Work to do
A precise retyping is required of every line from the one containing "depsgraph = bpy.context.evaluated_depsgraph_get()" down to the one containing "bpy.data.objects.remove(obj)", both included, and of no other line.

Data lines
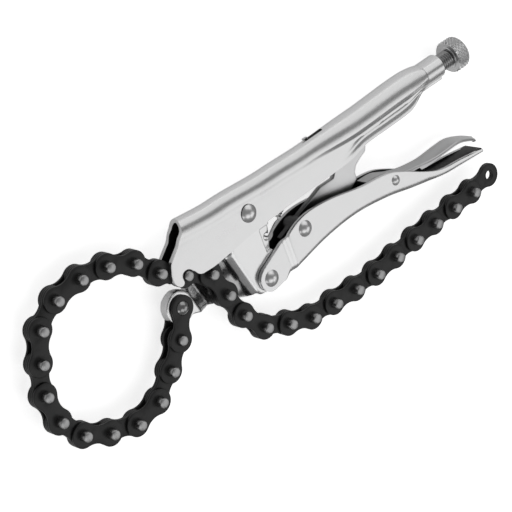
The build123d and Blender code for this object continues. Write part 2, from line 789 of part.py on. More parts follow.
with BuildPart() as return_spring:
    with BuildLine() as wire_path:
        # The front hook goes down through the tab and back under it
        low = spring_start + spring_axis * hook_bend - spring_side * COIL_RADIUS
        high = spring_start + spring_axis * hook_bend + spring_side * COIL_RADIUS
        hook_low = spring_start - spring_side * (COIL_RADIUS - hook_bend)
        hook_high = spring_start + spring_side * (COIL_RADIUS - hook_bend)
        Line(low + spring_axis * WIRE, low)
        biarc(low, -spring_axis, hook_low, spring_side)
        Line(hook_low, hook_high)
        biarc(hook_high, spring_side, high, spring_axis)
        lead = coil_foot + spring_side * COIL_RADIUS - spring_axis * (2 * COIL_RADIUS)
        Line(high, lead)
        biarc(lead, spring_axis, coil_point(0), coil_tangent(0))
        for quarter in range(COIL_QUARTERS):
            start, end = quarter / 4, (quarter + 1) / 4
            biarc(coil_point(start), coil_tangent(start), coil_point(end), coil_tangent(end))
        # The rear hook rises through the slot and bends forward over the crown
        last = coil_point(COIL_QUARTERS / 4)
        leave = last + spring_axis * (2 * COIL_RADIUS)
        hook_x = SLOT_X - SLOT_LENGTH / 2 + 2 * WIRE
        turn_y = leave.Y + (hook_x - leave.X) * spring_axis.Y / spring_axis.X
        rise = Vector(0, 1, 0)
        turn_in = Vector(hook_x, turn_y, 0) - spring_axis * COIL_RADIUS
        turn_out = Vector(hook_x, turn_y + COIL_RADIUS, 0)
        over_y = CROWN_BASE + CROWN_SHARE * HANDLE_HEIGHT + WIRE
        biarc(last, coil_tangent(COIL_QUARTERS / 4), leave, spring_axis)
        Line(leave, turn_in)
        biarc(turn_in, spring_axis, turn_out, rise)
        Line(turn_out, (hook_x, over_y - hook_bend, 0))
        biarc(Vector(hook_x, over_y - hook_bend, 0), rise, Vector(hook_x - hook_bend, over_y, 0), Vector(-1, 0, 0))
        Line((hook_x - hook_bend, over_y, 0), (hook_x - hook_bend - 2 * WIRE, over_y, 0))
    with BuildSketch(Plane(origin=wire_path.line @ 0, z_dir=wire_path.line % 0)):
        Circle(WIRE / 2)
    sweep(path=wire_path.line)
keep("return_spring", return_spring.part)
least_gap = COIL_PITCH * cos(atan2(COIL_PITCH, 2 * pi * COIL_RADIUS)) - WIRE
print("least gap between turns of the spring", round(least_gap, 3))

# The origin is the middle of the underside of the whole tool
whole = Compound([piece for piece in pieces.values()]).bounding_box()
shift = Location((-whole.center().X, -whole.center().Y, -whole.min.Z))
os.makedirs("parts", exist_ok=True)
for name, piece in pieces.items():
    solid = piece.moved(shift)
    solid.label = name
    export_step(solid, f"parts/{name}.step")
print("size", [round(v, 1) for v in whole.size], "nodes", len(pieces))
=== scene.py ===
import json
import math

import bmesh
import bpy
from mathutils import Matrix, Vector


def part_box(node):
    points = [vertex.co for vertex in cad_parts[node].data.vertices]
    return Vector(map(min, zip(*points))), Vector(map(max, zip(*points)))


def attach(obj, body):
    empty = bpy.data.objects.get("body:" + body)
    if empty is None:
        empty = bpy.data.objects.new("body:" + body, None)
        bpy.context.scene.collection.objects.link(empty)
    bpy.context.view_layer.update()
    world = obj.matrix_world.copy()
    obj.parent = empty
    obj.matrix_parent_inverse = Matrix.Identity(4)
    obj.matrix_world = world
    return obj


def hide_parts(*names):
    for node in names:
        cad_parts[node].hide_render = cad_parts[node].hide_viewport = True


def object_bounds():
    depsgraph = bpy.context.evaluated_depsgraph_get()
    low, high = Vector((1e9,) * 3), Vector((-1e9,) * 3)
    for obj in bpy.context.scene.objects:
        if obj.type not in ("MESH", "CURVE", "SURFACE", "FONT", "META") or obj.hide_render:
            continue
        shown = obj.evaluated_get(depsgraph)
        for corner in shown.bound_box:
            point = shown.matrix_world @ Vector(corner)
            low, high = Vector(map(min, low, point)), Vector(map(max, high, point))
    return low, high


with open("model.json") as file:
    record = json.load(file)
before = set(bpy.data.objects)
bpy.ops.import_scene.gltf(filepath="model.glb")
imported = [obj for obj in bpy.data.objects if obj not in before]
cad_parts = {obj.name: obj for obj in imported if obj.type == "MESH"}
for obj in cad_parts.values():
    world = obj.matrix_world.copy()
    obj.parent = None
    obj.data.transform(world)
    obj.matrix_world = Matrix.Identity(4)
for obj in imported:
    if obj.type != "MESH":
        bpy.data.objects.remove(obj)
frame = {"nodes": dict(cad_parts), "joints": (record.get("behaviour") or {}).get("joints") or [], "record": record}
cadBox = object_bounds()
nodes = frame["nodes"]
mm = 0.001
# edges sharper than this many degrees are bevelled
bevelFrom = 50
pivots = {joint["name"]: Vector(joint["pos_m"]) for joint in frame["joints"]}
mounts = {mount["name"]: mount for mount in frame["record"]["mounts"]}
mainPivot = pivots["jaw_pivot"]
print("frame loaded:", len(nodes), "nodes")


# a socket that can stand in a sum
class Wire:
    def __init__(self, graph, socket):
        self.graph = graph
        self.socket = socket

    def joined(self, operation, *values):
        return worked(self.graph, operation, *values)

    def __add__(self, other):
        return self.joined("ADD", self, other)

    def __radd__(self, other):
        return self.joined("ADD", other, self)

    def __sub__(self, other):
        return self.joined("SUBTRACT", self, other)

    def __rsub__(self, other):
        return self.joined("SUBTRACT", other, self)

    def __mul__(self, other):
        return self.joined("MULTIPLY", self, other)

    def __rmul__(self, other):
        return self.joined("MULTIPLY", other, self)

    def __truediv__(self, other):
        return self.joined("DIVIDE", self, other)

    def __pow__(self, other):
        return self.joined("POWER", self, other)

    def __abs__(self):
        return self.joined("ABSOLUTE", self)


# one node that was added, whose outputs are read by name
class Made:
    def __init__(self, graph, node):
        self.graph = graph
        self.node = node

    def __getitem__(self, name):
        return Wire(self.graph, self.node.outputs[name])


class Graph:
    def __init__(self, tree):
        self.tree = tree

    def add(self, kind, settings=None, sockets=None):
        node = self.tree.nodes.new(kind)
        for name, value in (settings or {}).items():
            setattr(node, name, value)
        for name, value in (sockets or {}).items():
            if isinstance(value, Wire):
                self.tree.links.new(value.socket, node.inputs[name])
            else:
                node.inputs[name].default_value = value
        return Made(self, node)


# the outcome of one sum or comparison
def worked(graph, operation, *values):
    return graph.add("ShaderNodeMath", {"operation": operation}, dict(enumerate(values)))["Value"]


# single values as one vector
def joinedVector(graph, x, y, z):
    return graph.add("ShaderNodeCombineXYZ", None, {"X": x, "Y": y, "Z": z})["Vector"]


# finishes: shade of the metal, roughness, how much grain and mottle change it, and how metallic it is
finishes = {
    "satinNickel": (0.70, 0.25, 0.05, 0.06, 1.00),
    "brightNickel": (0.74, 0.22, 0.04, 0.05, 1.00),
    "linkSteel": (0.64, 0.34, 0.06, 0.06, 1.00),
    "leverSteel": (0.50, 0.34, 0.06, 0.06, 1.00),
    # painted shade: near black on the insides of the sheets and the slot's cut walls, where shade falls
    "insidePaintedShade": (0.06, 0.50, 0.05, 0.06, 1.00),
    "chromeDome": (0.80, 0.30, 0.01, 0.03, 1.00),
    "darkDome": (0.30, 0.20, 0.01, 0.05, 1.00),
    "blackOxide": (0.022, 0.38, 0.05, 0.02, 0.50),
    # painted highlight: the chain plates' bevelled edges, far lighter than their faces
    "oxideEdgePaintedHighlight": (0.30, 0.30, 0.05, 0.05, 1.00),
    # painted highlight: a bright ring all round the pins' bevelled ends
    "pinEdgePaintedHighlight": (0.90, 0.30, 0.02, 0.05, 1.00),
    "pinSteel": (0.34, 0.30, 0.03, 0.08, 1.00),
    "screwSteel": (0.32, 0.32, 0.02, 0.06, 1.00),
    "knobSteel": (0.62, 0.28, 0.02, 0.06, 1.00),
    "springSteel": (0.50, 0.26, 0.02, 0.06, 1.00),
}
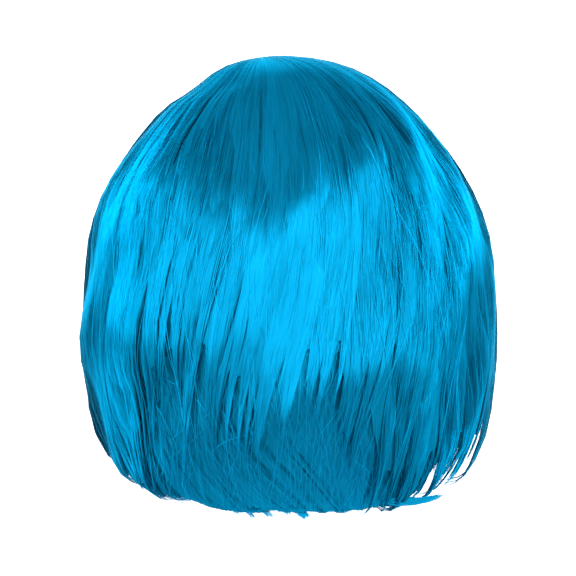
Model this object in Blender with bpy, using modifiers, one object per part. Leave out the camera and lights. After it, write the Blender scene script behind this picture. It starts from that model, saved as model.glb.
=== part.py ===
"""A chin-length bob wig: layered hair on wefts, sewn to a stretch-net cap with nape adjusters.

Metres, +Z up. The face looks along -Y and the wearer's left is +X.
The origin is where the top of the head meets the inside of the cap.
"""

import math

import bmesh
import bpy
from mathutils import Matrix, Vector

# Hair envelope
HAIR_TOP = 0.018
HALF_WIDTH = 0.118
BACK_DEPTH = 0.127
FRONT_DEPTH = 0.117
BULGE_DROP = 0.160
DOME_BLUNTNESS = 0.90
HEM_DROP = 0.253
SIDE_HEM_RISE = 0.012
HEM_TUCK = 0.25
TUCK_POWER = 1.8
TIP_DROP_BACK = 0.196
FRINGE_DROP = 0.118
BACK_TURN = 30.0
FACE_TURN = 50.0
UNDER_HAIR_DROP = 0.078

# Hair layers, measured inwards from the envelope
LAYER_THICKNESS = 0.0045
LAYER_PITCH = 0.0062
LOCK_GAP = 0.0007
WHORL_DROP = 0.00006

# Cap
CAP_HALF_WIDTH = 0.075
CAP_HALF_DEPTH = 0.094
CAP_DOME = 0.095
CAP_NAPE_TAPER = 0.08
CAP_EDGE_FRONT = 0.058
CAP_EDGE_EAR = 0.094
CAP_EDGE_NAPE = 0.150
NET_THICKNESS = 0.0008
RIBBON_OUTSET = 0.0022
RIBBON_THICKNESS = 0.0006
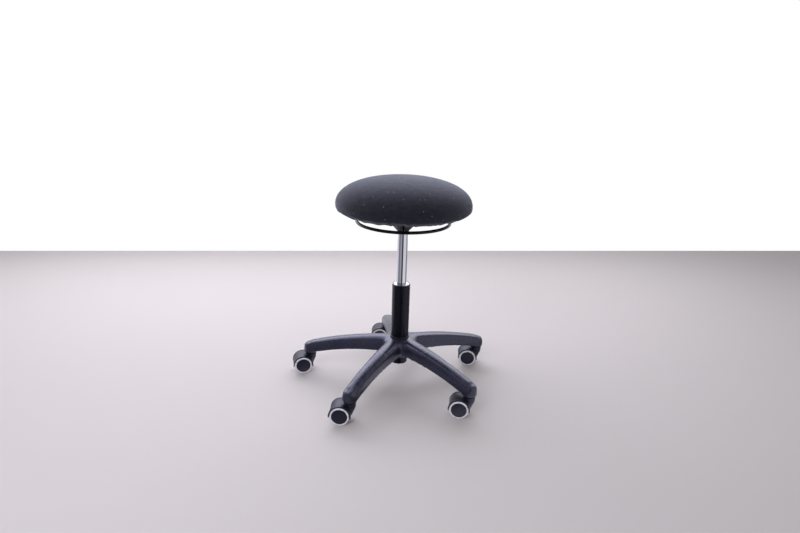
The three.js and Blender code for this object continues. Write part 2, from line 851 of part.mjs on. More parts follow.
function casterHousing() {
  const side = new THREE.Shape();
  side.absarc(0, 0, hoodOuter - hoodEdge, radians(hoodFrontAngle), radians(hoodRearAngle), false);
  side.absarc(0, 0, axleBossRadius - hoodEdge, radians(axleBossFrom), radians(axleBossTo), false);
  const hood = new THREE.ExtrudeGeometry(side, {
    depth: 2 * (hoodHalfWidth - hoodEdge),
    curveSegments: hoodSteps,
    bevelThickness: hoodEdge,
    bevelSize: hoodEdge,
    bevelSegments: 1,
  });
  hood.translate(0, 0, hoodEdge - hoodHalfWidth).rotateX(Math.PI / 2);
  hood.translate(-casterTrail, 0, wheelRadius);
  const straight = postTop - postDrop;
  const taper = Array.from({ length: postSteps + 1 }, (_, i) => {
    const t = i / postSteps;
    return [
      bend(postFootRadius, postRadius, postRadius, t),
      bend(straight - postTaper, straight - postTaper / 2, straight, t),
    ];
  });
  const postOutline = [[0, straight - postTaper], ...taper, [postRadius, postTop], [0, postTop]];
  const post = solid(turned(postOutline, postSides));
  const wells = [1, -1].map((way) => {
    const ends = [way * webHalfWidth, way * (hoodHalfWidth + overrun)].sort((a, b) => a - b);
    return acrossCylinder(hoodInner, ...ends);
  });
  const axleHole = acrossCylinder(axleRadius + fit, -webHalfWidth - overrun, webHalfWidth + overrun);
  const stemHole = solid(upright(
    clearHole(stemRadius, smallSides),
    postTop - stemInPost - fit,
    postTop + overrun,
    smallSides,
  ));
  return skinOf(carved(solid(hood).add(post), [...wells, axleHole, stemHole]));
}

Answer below
    depsgraph = bpy.context.evaluated_depsgraph_get()
    low, high = Vector((1e9,) * 3), Vector((-1e9,) * 3)
    for obj in bpy.context.scene.objects:
        if obj.type not in ("MESH", "CURVE", "SURFACE", "FONT", "META") or obj.hide_render:
            continue
        shown = obj.evaluated_get(depsgraph)
        for corner in shown.bound_box:
            point = shown.matrix_world @ Vector(corner)
            low, high = Vector(map(min, low, point)), Vector(map(max, high, point))
    return low, high


with open("model.json") as file:
    record = json.load(file)
before = set(bpy.data.objects)
bpy.ops.import_scene.gltf(filepath="model.glb")
imported = [obj for obj in bpy.data.objects if obj not in before]
cad_parts = {obj.name: obj for obj in imported if obj.type == "MESH"}
for obj in cad_parts.values():
    world = obj.matrix_world.copy()
    obj.parent = None
    obj.data.transform(world)
    obj.matrix_world = Matrix.Identity(4)
for obj in imported:
    if obj.type != "MESH":
        bpy.data.objects.remove(obj)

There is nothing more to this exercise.